Assuming that you can not change ListNode (by adding a struct ListNode *prev;), allocate an array of pointers to nodes to create the "reverse" list:

bool
isPalindrome(struct ListNode *head)
{
    struct ListNode *left;
    int ispal = 1;

    // count number of elements in list
    int count = 0;
    for (left = head;  left != NULL;  left = left->next)
        ++count;

    do {
        // handle empty list
        if (count == 0) {
            ispal = 0;
            break;
        }

        // handle list with one element
        if (count < 2)
            break;

        // get the middle
        int mid = count / 2;

        // NOTE: using static here reduces the number of allocations
        static struct ListNode **revlist = NULL;
        static int maxalloc = 0;

        // increase size of the "reverse" array
        if (count > maxalloc) {
            maxalloc = count + 100;
            revlist = realloc(revlist,sizeof(*revlist) * maxalloc);
            if (revlist == NULL) {
                perror("realloc");
                exit(1);
            }
        }

        int ridx;

        // fill the array right to left to create "reversed" list
        ridx = count - 1;
        for (left = head;  left != NULL;  left = left->next, --ridx)
            revlist[ridx] = left;

        // compare the left/right nodes
        ridx = 0;
        for (left = head;  ridx < mid;  left = left->next, ++ridx) {
            struct ListNode *right = revlist[ridx];

            if (left->val != right->val) {
                ispal = 0;
                break;
            }
        }
    } while (0);

    return ispal;
}

Assuming you can add the prev pointer to your struct [the list remains a singly linked list but we add the extra pointer]:

bool
isPalindrome(struct ListNode *head)
{
    struct ListNode *left = head;
    struct ListNode *right;
    struct ListNode *prev;
    int ispal = 1;

    do {
        // handle empty list
        if (left == NULL) {
            ispal = 0;
            break;
        }

        // create previous pointers
        prev = NULL;
        for (;  left != NULL;  left = left->next) {
            left->prev = prev;
            prev = left;
        }

        // point to head of list
        left = head;

        // point to tail of list
        right = prev;

        // handle list with one element
        if (left == right)
            break;

        // compare the left/right nodes
        while (1) {
            if (left->val != right->val) {
                ispal = 0;
                break;
            }

            // detect crossing for even numbered list
            left = left->next;
            if (left == right)
                break;

            // detect crossing for odd numbered list
            right = right->prev;
            if (left == right)
                break;
        }
    } while (0);

    return ispal;
}

If you can have a full doubly linked list and have a separate "list" struct (e.g.):

bool
isPalindrome(struct List *list)
{
    struct ListNode *left = list->head;
    struct ListNode *right = list->tail;
    int ispal = 1;

    do {
        // handle empty list
        if (left == NULL) {
            ispal = 0;
            break;
        }

        // handle list with one element
        if (left == right)
            break;

        // compare the left/right nodes
        while (1) {
            if (left->val != right->val) {
                ispal = 0;
                break;
            }

            // detect crossing for even numbered list
            left = left->next;
            if (left == right)
                break;

            // detect crossing for odd numbered list
            right = right->prev;
            if (left == right)
                break;
        }
    } while (0);

    return ispal;
}

One of the reasons you may be discouraged is that using "competition" websites like "leetcode" [or "hackerrank"] are not the best way to learn programming.

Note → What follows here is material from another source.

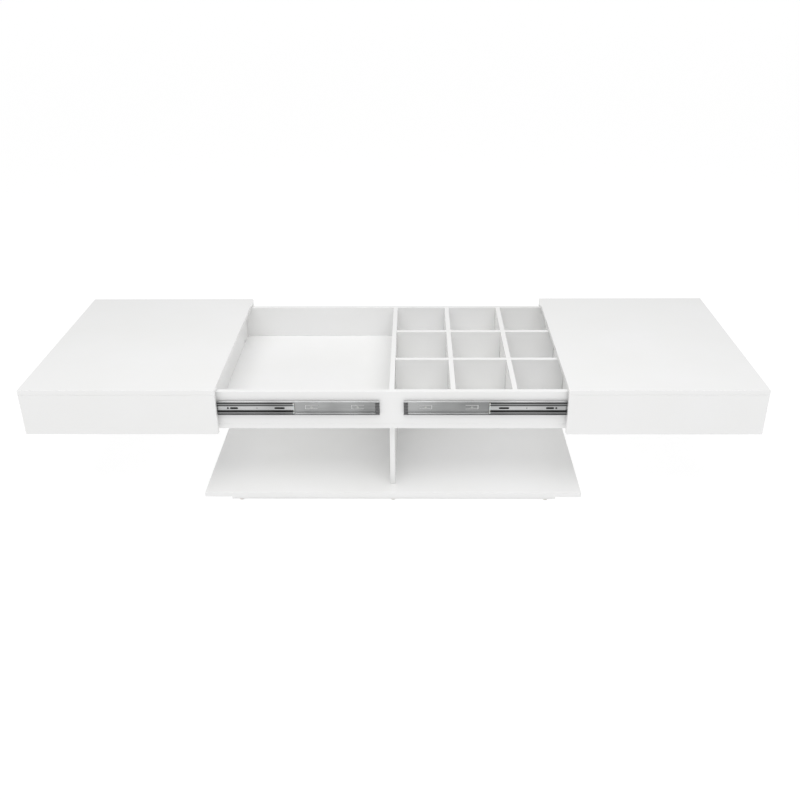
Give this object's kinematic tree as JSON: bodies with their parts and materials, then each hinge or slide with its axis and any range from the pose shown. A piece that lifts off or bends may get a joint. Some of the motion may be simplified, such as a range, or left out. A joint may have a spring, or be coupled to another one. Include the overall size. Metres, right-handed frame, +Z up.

It's better to start with some good books: The Definitive C Book Guide and List

Also, better online sites to learn programming come from universities that have put courses online (free for students/anybody):

  1. https://cs50.harvard.edu/college/2022/spring/ (Harvard cs50)
  2. https://cs50.harvard.edu/college/2022/fall/ (Harvard cs50)
  3. https://ocw.mit.edu/ (MIT's open courseware)
  4. https://www.coursera.org/ (Coursera online learning)
  5. https://www.coursera.org/caltech (Caltech on Coursera)
  6. https://online.stanford.edu/free-courses (Stanford University)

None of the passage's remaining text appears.